Just 12 years after the establishment of the Scottish Parliament, the SNP would topple Labour, winning a majority in the 2011 Scottish election.

"Labour has, from the 1970s, been regarded as the natural party of government in Scotland," said Stewart MacLennan, 64, a former Labour candidate who now backs the SNP.

But now Murphy is greeted on the campaign trail by SNP taunts that Labour, whose party color is red, are the "Red Tories", in reference to the Conservatives' nickname.


While the SNP has added members since the referendum, opinion polls show its share of the vote has risen just a few percentage points.

What has changed is that Scots now appear to have broken a tradition of voting SNP only in Scottish elections and have now also fixed their sights on the London parliament.
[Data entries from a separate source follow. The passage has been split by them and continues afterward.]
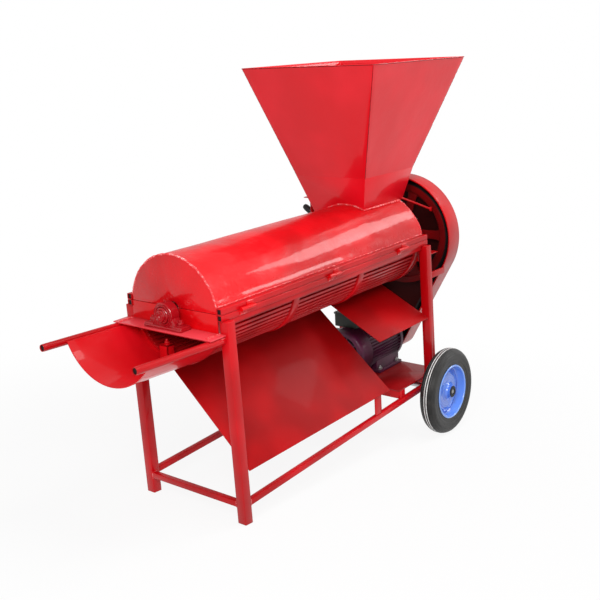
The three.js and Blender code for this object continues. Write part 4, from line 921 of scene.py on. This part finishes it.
# grate of long bars, hoops and side flanges
def make_grate():
    radius, depth, half, count = 190.0, 10.0, 6.0, 27
    front, rear, flange, hoop_width, hoops, top = 4.0, 1335.0, 18.0, 34.0, 4, -5.3
    start = math.asin((flange + 2 * half) / radius) + 2 * half / radius
    bar = Form().block(front, rear, radius - depth, radius, -half, half, 1.6, 3)
    repeated(bar, "grate_bars", grate_red, "frame", count, (math.pi - 2 * start) / (count - 1),
             math.pi + start, stands_for=("grate",))
    outer, inner = radius + 6.0, radius - 6.0
    turn_out, turn_in = math.asin(-top / outer), math.asin(-top / inner)
    outline = arc(outer, math.pi + turn_out, 2 * math.pi - turn_out, 64)
    outline += arc(inner, 2 * math.pi - turn_in, math.pi + turn_in, 64)
    hoop = Form().prism(outline, front, front + hoop_width, X_FROM_Z, edge=1.0)
    repeated(hoop, "grate_hoops", grate_red, "frame", hoops,
             shift=((rear - front - hoop_width) / (hoops - 1), 0, 0))
    flanges = Form()
    for y0, y1 in both_sides(178.0, 229.0):
        flanges.block(40.0, 1299.0, y0, y1, top - flange, top, 1.2)
    flanges.piece("grate_flanges", grate_red, "frame", slot="grate_red")


def drum_place(node):
    """Middle of a solid in the drum's frame."""
    return DRUM.inverted() @ middle_of(node)


# pillow blocks: cast housing, bearing insert with seals, collar, bolts and a grease nipple
def make_bearing(end):
    x = drum_place("shaft_collar_" + end).x
    plate = PLATE_TOP + GAP
    cast = Form()
    cast.block(x - 27.0, x + 27.0, -92.0, 92.0, plate, plate + 11.0, 4.0, 4)
    for y0, y1 in both_sides(48.0, 91.0):
        cast.block(x - 25.0, x + 25.0, y0, y1, plate + 6.0, plate + 17.0, 5.0, 4)
    cast.lathe([(37.2, 1.0), (38.6, 0.0), (43.2, 0.0), (45.0, 2.2), (45.0, 37.8), (43.2, 40.0),
                (38.6, 40.0), (37.2, 39.0)], 96, along_x(x - 20.0), closed=True)
    shoulder = [(62.0, plate + 9.0), (56.0, plate + 16.0), (50.0, -20.0), (43.6, -6.0),
                (40.0, -6.0), (34.0, -22.0), (20.0, -35.0), (10.0, plate + 9.0)]
    for s in (-1, 1):
        cast.prism(on_side(shoulder, s), 0.0, 36.0, along_x(x - 18.0), edge=2.0)
    cast.piece("bearing_housing_" + end, cast_red, "frame", stands_for=("bearing_block_" + end,))
    spot = along_x(x - 22.0)
    insert = [(31.0, 5.0), (31.0, 1.4), (32.4, 0.0), (35.6, 0.0), (37.0, 1.2), (37.0, 42.8),
              (35.6, 44.0), (32.4, 44.0), (31.0, 42.6), (31.0, 39.0)]
    Form().lathe(insert, 96, spot, closed=True).piece("bearing_insert_" + end, cast_red, "frame",
                                                      slot="cast_red")
    seal = Form()
    for h in (4.0, 38.8):
        seal.lathe([(29.5, h), (33.0, h), (33.0, h + 1.2), (29.5, h + 1.2)], 72, spot, closed=True)
    seal.piece("bearing_seals_" + end, shade_and_seal_dark, "frame", slot="belt_rubber")
    bolt = hex_bolt(Form(), (x, -68.5, plate + 17.0), (0, 0, 1), 12.0, 9.5, 8.0, 3.0)
    repeated(bolt, "bearing_bolts_" + end, cast_red, "frame", 2, shift=(0, 137.0, 0))
    nipple = [(0.0, 0.0), (4.6, 0.0), (4.6, 3.0), (2.4, 3.6), (2.4, 5.5), (3.4, 6.4), (3.0, 8.0),
              (0.0, 8.4)]
    Form().lathe(nipple, 24, Matrix.Translation((x, 0, 44.4))).piece(
        "grease_nipple_" + end, cast_red, "frame", slot="cast_red")
    collar = [(20.3, 0.8), (21.2, 0.0), (24.6, 0.0), (25.4, 2.4), (27.6, 2.6), (29.0, 4.2),
              (29.0, 49.8), (27.8, 54.0), (21.2, 54.0), (20.3, 53.2)]
    Form().lathe(collar, 72, along_x(x - 27.0), closed=True).piece(
        "bearing_collar_" + end, cast_red, "rotor", stands_for=("shaft_collar_" + end,))


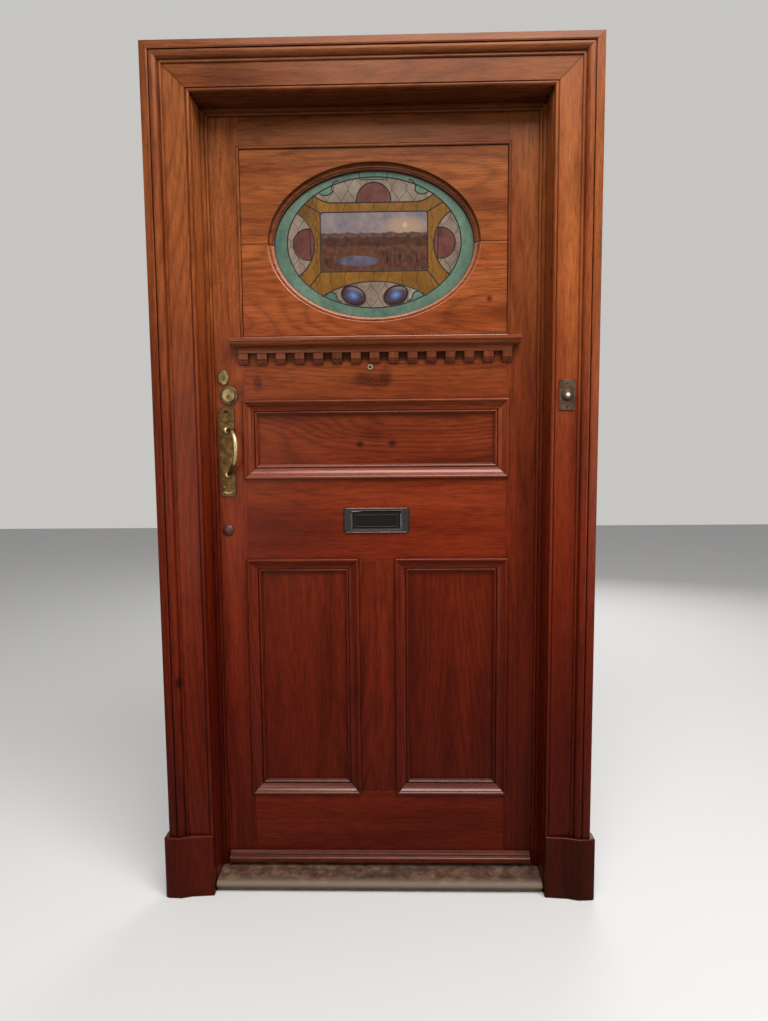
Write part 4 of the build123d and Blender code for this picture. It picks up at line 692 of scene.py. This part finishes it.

Such a change in voting habits could shake the foundations of Britain's political establishment.

A YouGov poll on April 8-9 found the SNP had 49 percent support in Scotland, with Labour on 25 percent. It was the biggest lead so far for the SNP and the lowest level for Labour since 2007 in a YouGov poll.

Under a uniform swing, the poll showed the SNP would win 53 seats out of all 59 in Scotland, up from 6 in the 2010 general election, while Labour would win four Scottish seats, down from 41 in 2010, making it Labour's worst result in Scotland since 1918, YouGov said.

The Liberal Democrats would win one seat, down from 11 in 2010, while the Conservatives would hold its one seat.

Losing so many seats would scupper Miliband's chances of leading a majority government and potentially allow Prime Minister David Cameron's Conservatives to win a second term.

Sturgeon has given mixed signals on seeking a second independence referendum but has warned that a vote on Britain's membership of European Union, which Cameron has promised, could trigger another referendum.

"The referendum last year was the culmination of a long process of political disillusionment," said Professor Gregor Gall, editor of the Scottish Labour History Society. "The whirlwind from that is still being reaped for Labour."